>>

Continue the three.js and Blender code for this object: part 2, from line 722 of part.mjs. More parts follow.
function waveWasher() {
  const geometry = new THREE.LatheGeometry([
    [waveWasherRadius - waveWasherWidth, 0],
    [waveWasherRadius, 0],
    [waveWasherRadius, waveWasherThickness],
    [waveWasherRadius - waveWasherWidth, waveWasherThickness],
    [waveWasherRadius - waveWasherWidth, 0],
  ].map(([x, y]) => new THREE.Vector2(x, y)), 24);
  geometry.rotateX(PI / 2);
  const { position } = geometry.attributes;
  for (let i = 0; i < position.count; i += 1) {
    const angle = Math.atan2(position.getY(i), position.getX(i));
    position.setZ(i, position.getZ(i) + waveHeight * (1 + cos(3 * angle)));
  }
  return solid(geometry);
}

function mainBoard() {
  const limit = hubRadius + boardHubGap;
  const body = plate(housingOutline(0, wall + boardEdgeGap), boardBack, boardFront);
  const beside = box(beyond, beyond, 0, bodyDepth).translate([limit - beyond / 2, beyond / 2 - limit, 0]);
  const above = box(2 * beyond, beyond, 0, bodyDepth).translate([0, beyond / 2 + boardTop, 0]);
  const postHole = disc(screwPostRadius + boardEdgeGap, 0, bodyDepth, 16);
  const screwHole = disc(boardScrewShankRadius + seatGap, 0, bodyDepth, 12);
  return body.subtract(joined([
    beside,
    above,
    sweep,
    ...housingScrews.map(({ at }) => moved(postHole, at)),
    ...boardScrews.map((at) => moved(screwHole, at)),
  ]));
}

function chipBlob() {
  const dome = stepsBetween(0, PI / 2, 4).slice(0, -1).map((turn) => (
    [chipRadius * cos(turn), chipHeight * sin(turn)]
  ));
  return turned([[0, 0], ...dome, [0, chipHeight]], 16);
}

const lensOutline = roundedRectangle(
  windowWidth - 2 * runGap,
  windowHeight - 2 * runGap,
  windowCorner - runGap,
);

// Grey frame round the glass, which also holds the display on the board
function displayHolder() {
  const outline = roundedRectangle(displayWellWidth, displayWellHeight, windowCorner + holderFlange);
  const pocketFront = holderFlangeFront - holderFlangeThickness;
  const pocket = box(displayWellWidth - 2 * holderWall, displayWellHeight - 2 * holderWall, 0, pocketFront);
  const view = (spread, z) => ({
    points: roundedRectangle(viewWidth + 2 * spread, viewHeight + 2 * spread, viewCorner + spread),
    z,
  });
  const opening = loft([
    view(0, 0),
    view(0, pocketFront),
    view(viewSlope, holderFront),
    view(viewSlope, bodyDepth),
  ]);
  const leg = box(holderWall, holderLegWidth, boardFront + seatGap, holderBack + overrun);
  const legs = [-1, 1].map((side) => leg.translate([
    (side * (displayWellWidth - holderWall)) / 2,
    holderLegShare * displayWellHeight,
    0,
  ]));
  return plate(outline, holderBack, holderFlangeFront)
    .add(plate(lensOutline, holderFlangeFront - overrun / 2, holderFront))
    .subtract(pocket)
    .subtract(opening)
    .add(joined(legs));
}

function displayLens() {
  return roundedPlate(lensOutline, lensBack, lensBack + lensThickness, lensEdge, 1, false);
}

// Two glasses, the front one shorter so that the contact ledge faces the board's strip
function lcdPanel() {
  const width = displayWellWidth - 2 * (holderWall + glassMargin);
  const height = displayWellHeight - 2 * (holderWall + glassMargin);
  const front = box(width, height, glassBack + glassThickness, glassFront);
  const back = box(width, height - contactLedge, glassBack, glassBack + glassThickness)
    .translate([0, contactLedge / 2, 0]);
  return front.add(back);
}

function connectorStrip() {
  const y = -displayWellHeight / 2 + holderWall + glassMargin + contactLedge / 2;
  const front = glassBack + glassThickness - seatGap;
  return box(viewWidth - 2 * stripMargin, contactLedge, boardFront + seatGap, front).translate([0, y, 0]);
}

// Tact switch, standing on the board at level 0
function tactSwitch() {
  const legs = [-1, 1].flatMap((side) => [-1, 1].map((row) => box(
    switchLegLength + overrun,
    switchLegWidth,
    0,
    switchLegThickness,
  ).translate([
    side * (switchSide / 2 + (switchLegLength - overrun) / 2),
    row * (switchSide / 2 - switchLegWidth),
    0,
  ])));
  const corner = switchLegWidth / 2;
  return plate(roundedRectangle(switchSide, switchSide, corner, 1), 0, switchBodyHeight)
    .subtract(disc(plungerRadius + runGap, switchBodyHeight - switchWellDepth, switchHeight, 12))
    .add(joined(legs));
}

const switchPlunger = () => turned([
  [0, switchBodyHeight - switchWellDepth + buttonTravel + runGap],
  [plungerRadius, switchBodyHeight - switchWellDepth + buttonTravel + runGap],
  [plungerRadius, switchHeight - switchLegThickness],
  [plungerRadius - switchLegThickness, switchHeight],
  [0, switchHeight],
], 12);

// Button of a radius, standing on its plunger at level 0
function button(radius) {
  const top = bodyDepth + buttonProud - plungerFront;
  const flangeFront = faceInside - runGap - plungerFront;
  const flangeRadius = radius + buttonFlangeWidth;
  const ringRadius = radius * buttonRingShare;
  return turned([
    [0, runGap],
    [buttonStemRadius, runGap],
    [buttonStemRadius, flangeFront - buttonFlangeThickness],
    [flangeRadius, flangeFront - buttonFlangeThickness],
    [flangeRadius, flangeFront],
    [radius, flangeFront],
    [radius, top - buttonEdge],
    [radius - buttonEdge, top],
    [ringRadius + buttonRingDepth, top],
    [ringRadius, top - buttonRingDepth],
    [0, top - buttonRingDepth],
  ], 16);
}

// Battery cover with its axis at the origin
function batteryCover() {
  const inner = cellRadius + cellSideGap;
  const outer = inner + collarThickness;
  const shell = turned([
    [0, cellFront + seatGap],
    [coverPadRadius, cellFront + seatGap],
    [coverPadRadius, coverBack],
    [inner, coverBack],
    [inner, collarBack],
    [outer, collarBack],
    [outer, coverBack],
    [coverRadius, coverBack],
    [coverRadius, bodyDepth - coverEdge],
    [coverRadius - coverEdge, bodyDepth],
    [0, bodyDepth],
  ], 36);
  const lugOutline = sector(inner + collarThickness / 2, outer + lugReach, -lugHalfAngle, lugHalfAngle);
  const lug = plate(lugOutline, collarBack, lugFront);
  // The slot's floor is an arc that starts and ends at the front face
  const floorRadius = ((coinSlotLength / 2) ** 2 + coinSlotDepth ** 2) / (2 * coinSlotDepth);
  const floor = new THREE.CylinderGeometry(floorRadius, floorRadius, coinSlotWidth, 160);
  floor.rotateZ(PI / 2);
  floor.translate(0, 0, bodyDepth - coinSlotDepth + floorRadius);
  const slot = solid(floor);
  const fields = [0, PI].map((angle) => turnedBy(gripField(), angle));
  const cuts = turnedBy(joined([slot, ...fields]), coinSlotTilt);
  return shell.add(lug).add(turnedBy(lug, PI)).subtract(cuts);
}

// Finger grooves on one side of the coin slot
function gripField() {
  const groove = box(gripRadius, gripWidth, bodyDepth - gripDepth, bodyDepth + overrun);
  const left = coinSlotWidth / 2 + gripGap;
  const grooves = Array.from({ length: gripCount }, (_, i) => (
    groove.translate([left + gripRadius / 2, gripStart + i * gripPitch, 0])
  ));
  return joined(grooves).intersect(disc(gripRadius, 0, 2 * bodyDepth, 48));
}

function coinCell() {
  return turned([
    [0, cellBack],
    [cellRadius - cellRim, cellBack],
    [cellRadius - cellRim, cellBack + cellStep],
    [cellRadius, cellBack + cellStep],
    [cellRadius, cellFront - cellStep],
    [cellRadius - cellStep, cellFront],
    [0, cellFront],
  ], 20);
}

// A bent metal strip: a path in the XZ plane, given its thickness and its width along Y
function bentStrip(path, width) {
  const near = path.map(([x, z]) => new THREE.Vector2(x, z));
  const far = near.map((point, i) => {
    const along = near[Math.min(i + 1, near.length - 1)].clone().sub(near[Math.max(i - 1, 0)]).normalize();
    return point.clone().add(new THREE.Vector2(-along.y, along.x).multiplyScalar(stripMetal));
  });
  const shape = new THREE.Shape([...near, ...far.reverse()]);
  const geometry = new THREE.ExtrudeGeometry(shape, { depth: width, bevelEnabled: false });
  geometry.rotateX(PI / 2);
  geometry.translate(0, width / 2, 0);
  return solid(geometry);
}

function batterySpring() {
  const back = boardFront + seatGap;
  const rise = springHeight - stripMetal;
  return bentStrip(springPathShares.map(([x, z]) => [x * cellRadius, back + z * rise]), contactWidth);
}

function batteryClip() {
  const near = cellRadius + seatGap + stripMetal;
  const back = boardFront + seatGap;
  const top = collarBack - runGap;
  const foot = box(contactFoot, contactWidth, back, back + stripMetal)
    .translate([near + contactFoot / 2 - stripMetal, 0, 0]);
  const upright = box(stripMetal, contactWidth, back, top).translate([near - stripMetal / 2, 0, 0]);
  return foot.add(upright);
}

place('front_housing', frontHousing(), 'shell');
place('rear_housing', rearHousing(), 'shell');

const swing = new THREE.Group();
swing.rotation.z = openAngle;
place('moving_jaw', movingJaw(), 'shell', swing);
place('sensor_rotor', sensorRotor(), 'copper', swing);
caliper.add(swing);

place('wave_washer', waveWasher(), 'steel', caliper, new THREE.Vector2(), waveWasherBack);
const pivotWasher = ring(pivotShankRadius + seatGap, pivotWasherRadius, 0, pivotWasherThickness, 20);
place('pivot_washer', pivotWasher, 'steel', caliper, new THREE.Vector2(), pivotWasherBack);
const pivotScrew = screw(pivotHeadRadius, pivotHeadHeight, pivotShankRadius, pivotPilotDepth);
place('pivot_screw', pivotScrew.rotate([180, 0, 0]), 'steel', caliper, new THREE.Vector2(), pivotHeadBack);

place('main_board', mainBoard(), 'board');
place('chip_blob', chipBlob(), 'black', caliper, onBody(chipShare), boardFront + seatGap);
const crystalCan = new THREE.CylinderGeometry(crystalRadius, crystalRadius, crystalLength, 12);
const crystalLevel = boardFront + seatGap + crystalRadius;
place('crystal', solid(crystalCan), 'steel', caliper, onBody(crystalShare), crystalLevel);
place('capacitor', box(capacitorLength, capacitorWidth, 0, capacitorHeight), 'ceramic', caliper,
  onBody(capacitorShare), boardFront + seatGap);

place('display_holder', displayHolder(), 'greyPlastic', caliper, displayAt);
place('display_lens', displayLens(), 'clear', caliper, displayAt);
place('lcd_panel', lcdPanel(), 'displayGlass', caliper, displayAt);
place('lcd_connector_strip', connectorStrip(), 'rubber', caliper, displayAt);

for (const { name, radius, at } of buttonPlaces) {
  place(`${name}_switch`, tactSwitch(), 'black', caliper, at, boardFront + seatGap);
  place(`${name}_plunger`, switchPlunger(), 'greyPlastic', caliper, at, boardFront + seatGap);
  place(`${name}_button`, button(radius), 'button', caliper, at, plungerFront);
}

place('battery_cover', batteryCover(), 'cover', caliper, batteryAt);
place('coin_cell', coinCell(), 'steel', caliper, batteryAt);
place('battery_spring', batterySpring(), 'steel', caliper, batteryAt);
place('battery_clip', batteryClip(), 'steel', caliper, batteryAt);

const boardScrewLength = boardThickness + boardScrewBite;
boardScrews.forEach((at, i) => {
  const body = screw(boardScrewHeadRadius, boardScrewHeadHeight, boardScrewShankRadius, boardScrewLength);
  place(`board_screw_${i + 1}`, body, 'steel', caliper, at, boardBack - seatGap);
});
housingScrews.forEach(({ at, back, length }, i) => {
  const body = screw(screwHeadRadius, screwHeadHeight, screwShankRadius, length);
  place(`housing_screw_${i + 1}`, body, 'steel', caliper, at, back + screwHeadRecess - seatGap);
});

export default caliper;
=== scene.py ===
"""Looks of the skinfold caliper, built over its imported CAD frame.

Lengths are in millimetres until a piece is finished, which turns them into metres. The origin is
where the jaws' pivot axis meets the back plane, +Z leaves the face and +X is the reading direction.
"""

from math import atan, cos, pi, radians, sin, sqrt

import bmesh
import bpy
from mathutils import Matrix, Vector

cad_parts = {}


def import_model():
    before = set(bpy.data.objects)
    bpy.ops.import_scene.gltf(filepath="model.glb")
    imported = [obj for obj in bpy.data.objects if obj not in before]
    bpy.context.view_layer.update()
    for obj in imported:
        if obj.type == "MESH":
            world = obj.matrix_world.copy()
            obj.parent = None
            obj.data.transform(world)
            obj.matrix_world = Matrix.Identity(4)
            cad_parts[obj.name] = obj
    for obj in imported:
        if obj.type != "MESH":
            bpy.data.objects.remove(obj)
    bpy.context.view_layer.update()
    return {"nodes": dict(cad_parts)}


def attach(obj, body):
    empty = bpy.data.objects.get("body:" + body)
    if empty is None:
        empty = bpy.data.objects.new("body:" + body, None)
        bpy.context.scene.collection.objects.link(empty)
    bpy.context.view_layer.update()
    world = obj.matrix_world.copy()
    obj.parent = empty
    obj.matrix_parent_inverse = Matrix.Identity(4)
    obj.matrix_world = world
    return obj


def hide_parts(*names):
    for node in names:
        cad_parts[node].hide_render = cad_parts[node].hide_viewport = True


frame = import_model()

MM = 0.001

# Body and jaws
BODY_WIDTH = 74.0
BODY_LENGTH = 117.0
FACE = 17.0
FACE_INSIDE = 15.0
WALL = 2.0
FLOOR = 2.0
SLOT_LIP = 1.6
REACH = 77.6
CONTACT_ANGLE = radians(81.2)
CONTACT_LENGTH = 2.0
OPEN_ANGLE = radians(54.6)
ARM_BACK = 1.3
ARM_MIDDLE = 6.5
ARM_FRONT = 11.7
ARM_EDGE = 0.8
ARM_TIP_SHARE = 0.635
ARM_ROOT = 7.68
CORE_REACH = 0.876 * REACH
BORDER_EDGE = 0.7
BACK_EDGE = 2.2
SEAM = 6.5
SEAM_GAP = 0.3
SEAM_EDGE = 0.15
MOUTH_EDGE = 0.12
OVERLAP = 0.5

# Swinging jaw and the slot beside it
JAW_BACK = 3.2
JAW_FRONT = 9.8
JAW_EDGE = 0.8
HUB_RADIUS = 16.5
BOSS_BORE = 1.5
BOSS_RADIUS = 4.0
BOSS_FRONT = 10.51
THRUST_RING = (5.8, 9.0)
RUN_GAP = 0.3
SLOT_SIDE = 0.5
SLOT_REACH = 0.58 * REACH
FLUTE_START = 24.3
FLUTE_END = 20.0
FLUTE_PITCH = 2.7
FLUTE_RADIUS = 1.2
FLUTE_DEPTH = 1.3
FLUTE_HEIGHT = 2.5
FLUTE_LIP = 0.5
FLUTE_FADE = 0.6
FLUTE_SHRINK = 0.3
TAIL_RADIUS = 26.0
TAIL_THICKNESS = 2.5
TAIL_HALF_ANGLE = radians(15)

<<

» WHAT YOU ARE ASKED TO DO:
Word for word, quote the lines from the line containing "if empty is" through the end of the material, both included, and nothing else.

» EXPECTED ANSWER:
    if empty is None:
        empty = bpy.data.objects.new("body:" + body, None)
        bpy.context.scene.collection.objects.link(empty)
    bpy.context.view_layer.update()
    world = obj.matrix_world.copy()
    obj.parent = empty
    obj.matrix_parent_inverse = Matrix.Identity(4)
    obj.matrix_world = world
    return obj


def hide_parts(*names):
    for node in names:
        cad_parts[node].hide_render = cad_parts[node].hide_viewport = True


frame = import_model()

MM = 0.001

# Body and jaws
BODY_WIDTH = 74.0
BODY_LENGTH = 117.0
FACE = 17.0
FACE_INSIDE = 15.0
WALL = 2.0
FLOOR = 2.0
SLOT_LIP = 1.6
REACH = 77.6
CONTACT_ANGLE = radians(81.2)
CONTACT_LENGTH = 2.0
OPEN_ANGLE = radians(54.6)
ARM_BACK = 1.3
ARM_MIDDLE = 6.5
ARM_FRONT = 11.7
ARM_EDGE = 0.8
ARM_TIP_SHARE = 0.635
ARM_ROOT = 7.68
CORE_REACH = 0.876 * REACH
BORDER_EDGE = 0.7
BACK_EDGE = 2.2
SEAM = 6.5
SEAM_GAP = 0.3
SEAM_EDGE = 0.15
MOUTH_EDGE = 0.12
OVERLAP = 0.5

# Swinging jaw and the slot beside it
JAW_BACK = 3.2
JAW_FRONT = 9.8
JAW_EDGE = 0.8
HUB_RADIUS = 16.5
BOSS_BORE = 1.5
BOSS_RADIUS = 4.0
BOSS_FRONT = 10.51
THRUST_RING = (5.8, 9.0)
RUN_GAP = 0.3
SLOT_SIDE = 0.5
SLOT_REACH = 0.58 * REACH
FLUTE_START = 24.3
FLUTE_END = 20.0
FLUTE_PITCH = 2.7
FLUTE_RADIUS = 1.2
FLUTE_DEPTH = 1.3
FLUTE_HEIGHT = 2.5
FLUTE_LIP = 0.5
FLUTE_FADE = 0.6
FLUTE_SHRINK = 0.3
TAIL_RADIUS = 26.0
TAIL_THICKNESS = 2.5
TAIL_HALF_ANGLE = radians(15)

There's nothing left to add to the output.